Il sovrapporsi di tali fratture (quella destra/sinistra e quella sociale) all’interno della medesima generazione contribuisce a produrre, appunto, una sorta di dinamica fratricida. Di conseguenza, mi viene da ipotizzare che il conflitto sotteso al passaggio rappresentato dal Sessantotto sia stato solo parzialmente un conflitto generazionale: vale a dire una rivolta «contro il padre». Per ragioni storiche complesse - che hanno a che vedere con il «carattere nazionale» e con i tratti peculiari del nostro modello di sviluppo sociale, economico e culturale - quel movimento non è stato in grado di consumare adeguatamente il rito della successione, il «padre» non è stato «mangiato» e la tensione «cannibalica», che presiede a tutte le rivolte, si è indirizzata, piuttosto, contro i «fratelli». Il Sessantotto ha rinnovato, dunque, un’epoca di «guerre fratricide» (si pensi, sullo sfondo e sul piano più strettamente politico e ideologico, all’infinita contesa tra socialisti e comunisti e tra riformisti e massimalisti).
«Guerra fratricida» nel senso che la fase unitaria, di movimento generazionale, è stata breve; ha appena sfiorato i padri, senza sconfiggerli (e, tanto meno, spodestarli): e comunque, quando lo ha fatto, la rottura è avvenuta soprattutto sul piano del costume e degli stili di vita (il che, beninteso, non è affatto poco).

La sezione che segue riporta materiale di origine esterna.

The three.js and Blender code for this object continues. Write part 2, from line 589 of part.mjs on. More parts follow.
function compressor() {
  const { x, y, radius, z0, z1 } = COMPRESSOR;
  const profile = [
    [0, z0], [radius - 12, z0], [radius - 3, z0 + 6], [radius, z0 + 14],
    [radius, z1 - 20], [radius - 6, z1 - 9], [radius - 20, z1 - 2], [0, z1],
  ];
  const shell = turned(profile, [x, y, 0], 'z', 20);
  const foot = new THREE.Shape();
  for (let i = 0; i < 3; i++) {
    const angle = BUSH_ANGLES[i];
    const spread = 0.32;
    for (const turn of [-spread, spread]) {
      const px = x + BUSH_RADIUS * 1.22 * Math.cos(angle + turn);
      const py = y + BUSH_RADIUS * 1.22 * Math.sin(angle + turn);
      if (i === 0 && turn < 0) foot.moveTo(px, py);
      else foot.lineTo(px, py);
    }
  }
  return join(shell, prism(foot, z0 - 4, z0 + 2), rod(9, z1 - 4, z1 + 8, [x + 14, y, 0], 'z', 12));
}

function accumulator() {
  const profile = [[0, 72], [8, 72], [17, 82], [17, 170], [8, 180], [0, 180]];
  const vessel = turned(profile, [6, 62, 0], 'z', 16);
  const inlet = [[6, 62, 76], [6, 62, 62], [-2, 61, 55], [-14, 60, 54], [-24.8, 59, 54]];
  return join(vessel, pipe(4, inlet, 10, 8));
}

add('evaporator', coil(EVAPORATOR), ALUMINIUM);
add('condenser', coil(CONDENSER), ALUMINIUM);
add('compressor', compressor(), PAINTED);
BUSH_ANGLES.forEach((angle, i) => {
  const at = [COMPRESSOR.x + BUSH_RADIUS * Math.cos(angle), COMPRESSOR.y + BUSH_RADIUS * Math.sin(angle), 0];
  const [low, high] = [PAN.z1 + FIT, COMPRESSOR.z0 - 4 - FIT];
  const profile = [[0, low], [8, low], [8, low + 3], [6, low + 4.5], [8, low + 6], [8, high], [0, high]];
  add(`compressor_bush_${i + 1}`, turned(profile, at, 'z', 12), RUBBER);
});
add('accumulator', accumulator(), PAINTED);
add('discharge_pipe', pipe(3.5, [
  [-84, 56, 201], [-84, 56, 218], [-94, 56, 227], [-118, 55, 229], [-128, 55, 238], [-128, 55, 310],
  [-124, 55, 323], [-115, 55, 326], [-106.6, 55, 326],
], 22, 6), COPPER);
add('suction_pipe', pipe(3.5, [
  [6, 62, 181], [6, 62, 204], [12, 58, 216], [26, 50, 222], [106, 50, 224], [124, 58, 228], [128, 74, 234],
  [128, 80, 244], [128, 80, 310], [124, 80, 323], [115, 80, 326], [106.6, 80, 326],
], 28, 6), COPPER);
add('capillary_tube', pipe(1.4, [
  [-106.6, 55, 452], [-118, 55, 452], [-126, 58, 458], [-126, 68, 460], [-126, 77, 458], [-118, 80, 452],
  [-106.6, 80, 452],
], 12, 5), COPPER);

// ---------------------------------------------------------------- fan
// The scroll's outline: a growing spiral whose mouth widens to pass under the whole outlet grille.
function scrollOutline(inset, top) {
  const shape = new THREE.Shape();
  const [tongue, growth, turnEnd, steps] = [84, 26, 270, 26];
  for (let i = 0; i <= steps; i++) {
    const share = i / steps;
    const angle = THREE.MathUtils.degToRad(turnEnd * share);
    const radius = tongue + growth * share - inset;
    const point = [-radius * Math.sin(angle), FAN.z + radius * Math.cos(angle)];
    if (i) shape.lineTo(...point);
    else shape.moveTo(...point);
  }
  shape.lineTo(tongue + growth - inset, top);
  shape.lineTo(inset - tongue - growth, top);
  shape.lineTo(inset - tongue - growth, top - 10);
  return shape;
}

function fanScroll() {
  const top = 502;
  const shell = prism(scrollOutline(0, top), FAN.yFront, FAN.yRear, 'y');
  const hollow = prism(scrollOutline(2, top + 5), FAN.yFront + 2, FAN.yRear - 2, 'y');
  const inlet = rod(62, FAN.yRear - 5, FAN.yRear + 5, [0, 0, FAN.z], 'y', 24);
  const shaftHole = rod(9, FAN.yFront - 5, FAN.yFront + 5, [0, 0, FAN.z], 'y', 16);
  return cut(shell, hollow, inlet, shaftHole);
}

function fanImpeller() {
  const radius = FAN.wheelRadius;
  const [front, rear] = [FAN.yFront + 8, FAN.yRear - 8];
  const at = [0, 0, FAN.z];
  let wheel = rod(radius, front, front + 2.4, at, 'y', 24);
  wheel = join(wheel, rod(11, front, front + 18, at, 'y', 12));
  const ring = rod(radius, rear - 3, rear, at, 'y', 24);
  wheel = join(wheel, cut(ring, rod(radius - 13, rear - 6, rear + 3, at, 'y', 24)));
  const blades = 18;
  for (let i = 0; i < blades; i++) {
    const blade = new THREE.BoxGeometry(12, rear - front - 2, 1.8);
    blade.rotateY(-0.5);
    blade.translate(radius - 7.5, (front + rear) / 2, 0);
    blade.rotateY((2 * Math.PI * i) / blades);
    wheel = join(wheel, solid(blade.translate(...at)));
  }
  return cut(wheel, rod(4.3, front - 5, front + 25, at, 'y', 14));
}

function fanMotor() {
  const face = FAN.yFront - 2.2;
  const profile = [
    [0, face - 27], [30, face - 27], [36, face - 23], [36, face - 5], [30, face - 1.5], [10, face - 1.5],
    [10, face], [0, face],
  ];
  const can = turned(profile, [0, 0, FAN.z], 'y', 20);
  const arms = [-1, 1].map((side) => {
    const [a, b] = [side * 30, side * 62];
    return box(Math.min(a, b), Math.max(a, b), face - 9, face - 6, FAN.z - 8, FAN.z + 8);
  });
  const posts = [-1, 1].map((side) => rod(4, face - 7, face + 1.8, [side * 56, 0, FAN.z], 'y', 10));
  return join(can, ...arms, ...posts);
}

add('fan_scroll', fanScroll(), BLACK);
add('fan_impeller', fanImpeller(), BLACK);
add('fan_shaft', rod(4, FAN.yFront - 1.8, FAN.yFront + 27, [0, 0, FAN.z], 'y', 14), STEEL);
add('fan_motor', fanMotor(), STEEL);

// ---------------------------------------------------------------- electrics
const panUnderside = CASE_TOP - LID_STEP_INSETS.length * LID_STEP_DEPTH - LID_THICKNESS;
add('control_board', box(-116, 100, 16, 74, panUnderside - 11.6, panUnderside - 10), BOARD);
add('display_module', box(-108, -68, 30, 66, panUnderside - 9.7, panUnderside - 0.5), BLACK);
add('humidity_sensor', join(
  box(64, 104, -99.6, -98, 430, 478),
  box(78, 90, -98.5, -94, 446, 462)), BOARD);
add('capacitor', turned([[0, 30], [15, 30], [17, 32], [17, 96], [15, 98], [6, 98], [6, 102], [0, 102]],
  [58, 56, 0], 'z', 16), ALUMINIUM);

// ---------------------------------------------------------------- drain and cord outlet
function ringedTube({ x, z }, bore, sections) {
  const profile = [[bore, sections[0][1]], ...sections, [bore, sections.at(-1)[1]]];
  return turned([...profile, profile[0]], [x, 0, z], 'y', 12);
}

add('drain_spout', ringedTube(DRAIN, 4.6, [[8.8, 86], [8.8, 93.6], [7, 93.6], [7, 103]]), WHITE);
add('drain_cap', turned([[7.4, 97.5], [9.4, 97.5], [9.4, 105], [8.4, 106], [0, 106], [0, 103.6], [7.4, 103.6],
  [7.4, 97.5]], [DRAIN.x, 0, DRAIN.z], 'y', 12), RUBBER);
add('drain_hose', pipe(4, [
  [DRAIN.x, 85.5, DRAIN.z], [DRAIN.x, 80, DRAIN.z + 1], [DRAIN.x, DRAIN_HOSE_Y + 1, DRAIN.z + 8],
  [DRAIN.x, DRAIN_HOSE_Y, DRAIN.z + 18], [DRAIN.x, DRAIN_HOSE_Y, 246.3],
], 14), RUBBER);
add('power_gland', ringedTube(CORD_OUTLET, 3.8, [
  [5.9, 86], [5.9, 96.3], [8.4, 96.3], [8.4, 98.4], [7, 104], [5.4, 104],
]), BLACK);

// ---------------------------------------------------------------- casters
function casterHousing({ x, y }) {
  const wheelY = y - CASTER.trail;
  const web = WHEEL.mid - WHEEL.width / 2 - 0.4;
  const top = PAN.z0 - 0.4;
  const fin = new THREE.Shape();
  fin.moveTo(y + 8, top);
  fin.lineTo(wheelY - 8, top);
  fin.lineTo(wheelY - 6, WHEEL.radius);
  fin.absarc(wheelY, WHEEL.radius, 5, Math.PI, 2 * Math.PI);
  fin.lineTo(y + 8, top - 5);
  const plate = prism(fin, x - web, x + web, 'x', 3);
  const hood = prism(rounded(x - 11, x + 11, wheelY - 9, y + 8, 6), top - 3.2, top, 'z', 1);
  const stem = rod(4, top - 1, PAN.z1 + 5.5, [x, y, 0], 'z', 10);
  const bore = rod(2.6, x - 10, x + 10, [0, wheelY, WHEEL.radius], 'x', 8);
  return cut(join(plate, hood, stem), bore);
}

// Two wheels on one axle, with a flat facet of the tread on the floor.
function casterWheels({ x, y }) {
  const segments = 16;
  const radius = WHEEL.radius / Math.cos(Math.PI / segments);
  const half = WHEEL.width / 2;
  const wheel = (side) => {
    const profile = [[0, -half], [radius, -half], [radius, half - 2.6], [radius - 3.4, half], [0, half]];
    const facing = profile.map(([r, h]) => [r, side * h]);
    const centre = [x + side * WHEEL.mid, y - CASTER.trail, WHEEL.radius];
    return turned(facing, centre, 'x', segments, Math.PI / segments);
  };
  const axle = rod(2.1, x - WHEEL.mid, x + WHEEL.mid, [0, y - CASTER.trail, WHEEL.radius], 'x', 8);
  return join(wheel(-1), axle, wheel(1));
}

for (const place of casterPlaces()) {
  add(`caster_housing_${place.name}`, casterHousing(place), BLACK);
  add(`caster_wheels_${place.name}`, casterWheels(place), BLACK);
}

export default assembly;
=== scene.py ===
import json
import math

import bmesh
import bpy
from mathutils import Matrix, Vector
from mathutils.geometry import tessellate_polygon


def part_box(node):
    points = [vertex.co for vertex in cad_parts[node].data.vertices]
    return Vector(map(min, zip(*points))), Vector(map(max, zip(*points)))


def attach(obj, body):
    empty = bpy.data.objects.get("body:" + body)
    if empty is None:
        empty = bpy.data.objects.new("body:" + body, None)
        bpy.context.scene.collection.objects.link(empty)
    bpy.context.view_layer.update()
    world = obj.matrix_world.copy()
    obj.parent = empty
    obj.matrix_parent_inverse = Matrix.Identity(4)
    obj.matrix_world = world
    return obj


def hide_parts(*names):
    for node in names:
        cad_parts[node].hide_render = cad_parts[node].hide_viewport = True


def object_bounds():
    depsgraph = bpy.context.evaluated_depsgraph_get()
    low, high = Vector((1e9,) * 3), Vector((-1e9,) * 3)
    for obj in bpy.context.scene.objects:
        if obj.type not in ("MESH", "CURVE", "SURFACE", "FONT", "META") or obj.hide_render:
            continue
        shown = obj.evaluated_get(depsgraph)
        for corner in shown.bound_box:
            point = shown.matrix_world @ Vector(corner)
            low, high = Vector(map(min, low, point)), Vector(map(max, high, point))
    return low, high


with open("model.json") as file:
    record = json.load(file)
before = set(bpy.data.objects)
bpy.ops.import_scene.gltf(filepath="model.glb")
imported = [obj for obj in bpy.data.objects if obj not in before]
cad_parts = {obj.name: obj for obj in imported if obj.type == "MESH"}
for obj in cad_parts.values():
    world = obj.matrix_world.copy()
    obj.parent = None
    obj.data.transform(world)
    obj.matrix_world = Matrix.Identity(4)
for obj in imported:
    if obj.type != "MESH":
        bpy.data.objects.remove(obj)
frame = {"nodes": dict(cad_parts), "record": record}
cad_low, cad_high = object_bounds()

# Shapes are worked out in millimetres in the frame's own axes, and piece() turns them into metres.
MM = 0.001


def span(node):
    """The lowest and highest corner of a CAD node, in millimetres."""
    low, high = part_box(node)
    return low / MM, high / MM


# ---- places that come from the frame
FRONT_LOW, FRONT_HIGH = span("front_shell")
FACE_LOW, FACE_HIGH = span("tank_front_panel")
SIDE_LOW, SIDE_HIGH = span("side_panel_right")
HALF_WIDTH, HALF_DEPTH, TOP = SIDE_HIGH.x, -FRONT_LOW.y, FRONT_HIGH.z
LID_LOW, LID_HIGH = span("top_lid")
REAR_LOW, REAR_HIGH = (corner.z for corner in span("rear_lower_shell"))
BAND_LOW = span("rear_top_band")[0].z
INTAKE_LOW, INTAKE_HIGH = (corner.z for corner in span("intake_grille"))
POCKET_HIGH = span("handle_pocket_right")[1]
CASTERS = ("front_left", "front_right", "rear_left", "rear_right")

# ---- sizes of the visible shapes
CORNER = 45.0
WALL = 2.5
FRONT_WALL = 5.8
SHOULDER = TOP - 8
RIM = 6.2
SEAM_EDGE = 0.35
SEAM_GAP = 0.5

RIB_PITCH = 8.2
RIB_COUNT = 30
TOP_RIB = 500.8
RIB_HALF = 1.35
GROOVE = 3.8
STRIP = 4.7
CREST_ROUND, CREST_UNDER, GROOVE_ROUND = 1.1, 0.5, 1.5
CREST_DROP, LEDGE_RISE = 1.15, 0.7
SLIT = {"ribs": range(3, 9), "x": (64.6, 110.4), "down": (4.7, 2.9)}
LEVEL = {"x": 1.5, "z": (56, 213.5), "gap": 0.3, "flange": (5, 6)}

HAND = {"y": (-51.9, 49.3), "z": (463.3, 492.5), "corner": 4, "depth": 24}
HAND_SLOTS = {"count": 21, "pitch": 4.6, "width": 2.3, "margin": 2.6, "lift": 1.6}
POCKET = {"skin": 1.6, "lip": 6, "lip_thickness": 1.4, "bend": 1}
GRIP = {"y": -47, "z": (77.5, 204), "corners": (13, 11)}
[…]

Ma, il conflitto, ben presto, si è come ripiegato su se stesso: sia perché ha tardato a individuare oggetti esterni e avversari identificabili, sia perché si è tradotto rapidamente in scontro per l’egemonia tra «fratelli separati» (tra «fascisti» e «comunisti»). Infine, perché quest’ultimo scontro - in particolare, a seguito della strage del 12 dicembre del 1969 - è diventato «guerra» tra «nemici assoluti». E questo ha fatto sì che il trauma di quella strage assumesse (per una parte considerevole di futuri terroristi) la forma irrigidita di un meccanismo autogiustificativo e autolegittimante. Per la grande maggioranza il conflitto finì, in ogni caso, per isterilirsi e per rivelare di avere, come posta in gioco, risorse scarse (mentre era nato in una condizione, vera o illusoria, di risorse affluenti): e, quindi, poco da contendere e da distribuire.